Janet’s son Simon died a year ago from a heroin overdose.

SPECIAL REPORT, DAY 1: Heroin epidemic: ‘Without divine intervention, we know how this ends’

He was 30 when he died, which occurred four months after his girlfriend also died of an overdose.

“He couldn’t cope at all, between the addiction and the grieving,” she says.

Just weeks previously, the family brought Simon to Cork University Hospital’s psychiatric wing as he was “ráméising, holding pictures of his girlfriend, the baby, talking about suicide”, said Janet.

Simon also had a prescription drug habit and Janet said she was shocked at how high he seemed when at CUH.

He stayed at CUH as an inpatient but, just as he was about to be discharged, he had a seizure. & Staff at the emergency department were horrified at his mental state and, after much arguing with the mental health unit, they ensured that he was readmitted to the psychiatric ward.

“We have no idea why they were discharging him in the state he was in,” says Janet. “Was it because of cutbacks? Do they not want to deal with addiction?

“Very often with heroin addicts, they have an addiction and a mental illness.”

“He was off his face when we collected him from the hospital. I had said to the nurse ‘how is he like this?’, she couldn’t answer me and then they gave me a prescription the length of my arm. He had no medical card of course, as he’d lose it and then not re-apply for it, he’d lost his driving licence, his passport, every ID. His life, his flat, it was all chaos.”

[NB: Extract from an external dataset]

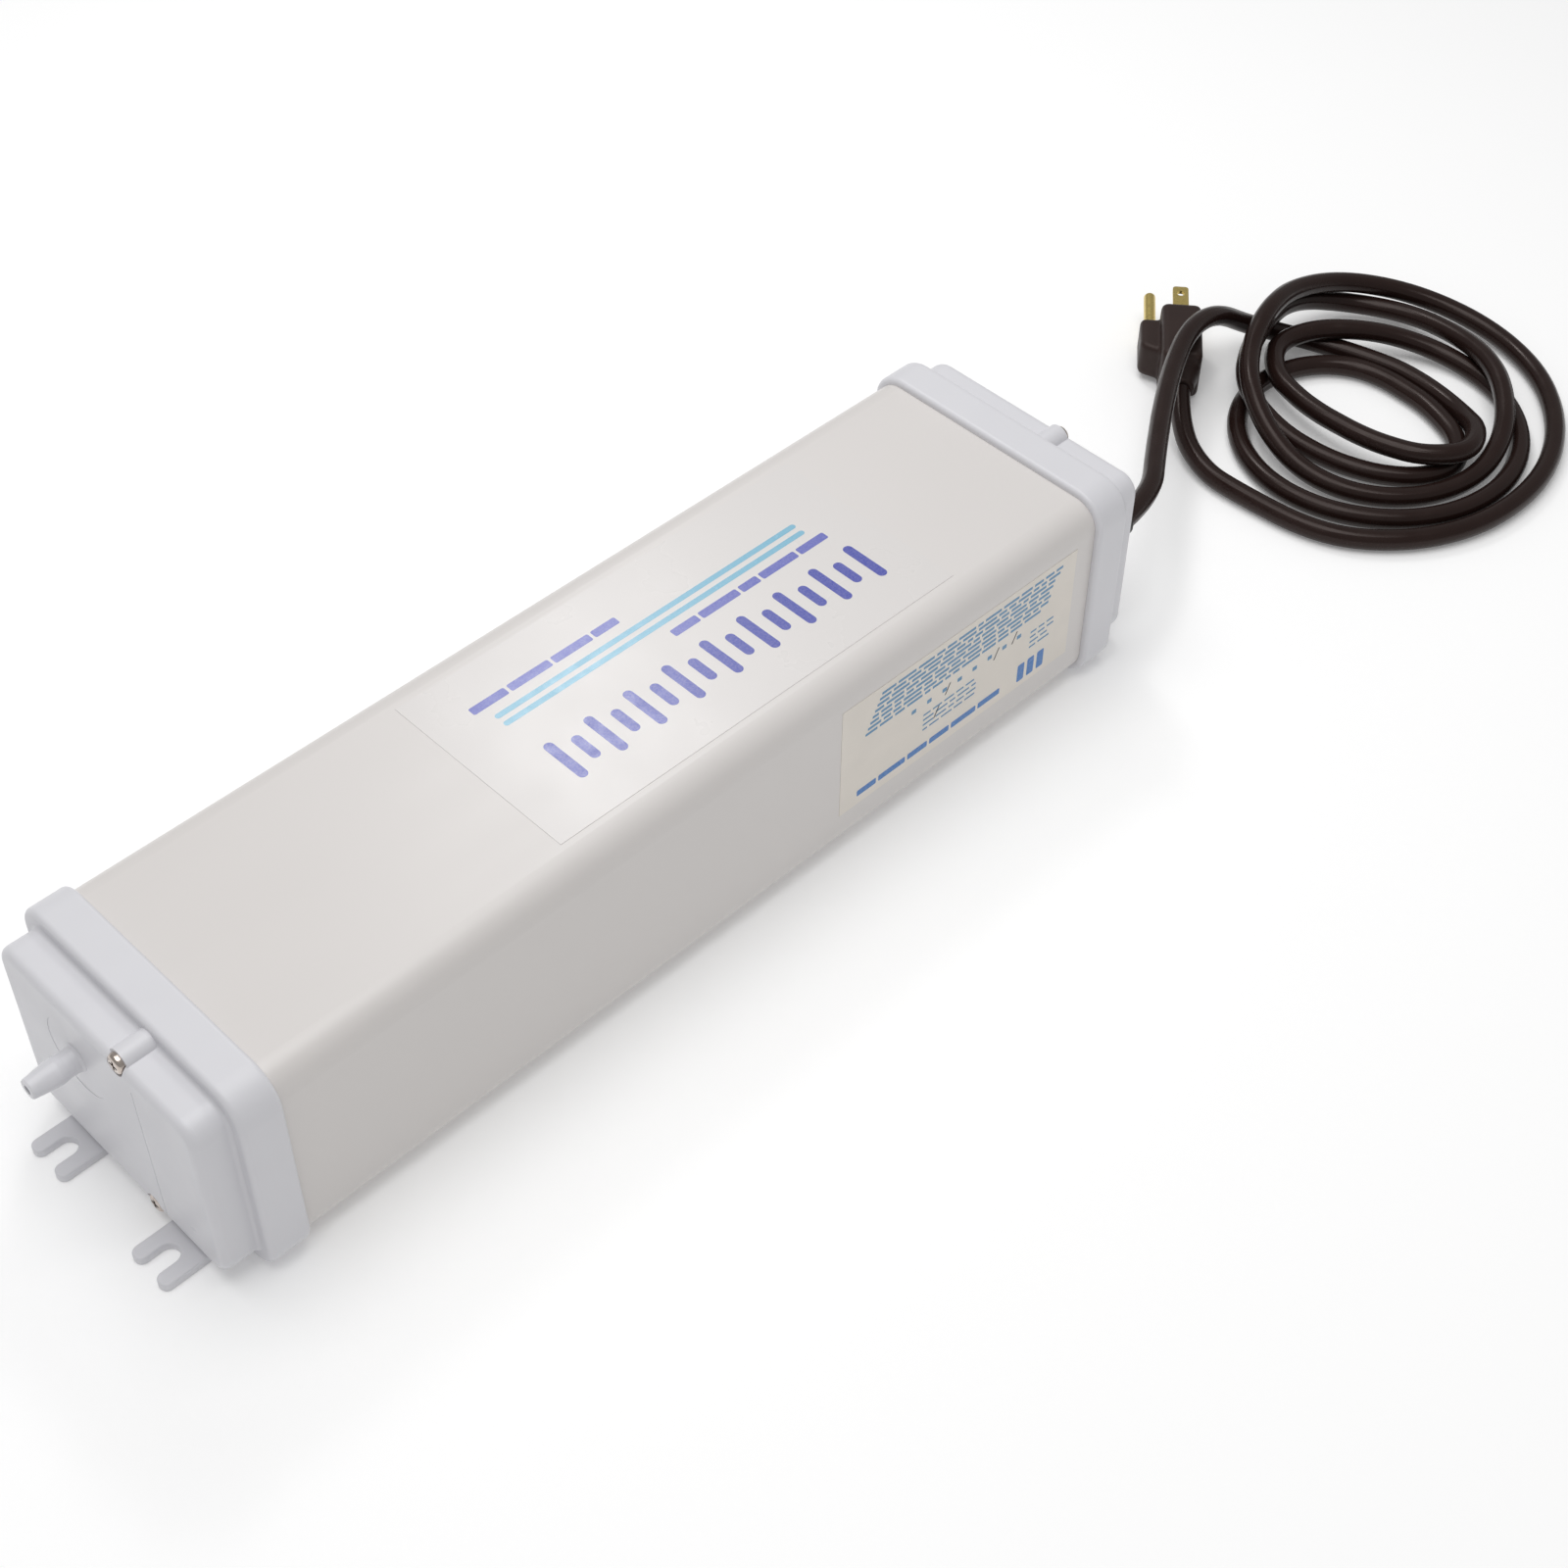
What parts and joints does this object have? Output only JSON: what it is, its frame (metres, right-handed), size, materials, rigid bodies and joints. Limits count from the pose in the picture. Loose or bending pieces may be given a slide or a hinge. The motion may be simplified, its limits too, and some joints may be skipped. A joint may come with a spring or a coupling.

Janet says Simon liked sport and had been doing a sports course but she had always worried about his drinking and knew he smoked hash. Her worry reached a new level when she learned his girlfriend was smoking heroin.

“I remember thinking then, unless there is divine intervention, we know how this will end,” she said.

Janet says for the three years Simon was smoking and injecting heroin, she “lived in fear of the phone”.

Heroin robbed Janet of her son but when he was alive it destroyed family occasions. Even the birth of her first grandchild was dampened by heroin.

“These things in your life that you should be able to celebrate, they were all ruined. Even when his child was born, we knew straight away that the baby would be taken off them but they couldn’t see it at all, it was everybody else’s fault. The joy was just gone from all these things: family celebrations, birth, christenings”.

They’d invite Simon for dinner on a Sunday. “Then you’d ring him to see where he was and you’d hear the voice, the slur, ‘zub-zub’ we called it, and it would be ‘forget about it’.”

Christmas day, she says, you didn’t know what condition he’d arrive in, what he’d have with him.

“We would always avoid going up to my parents’ house, you didn’t know what he’d be like. He’d come around visiting people and he’d try and keep it together for the family but he wasn’t. And then there was a fear that you didn’t want to be leaving him out of things, but if he was over you’d hide the wine, we’d never know what he had taken and what could happen with drink?”.

But Simon got off heroin. He had been clean for a couple of weeks when he bumped into an old friend. They had a few drinks and Simon asked him back to his flat. At the inquest, the friend said Simon said he had “some of the brown stuff”.

That night, with his friend drinking beside him, Simon overdosed. “We still don’t know if it was accidental or suicidal, as heroin is lethal if you take it after being clean,” says Janet.

Months later, as she walked out of her son’s inquest, she thanked the friend for giving evidence, shook his hand, and said: “Please don’t go down that road.”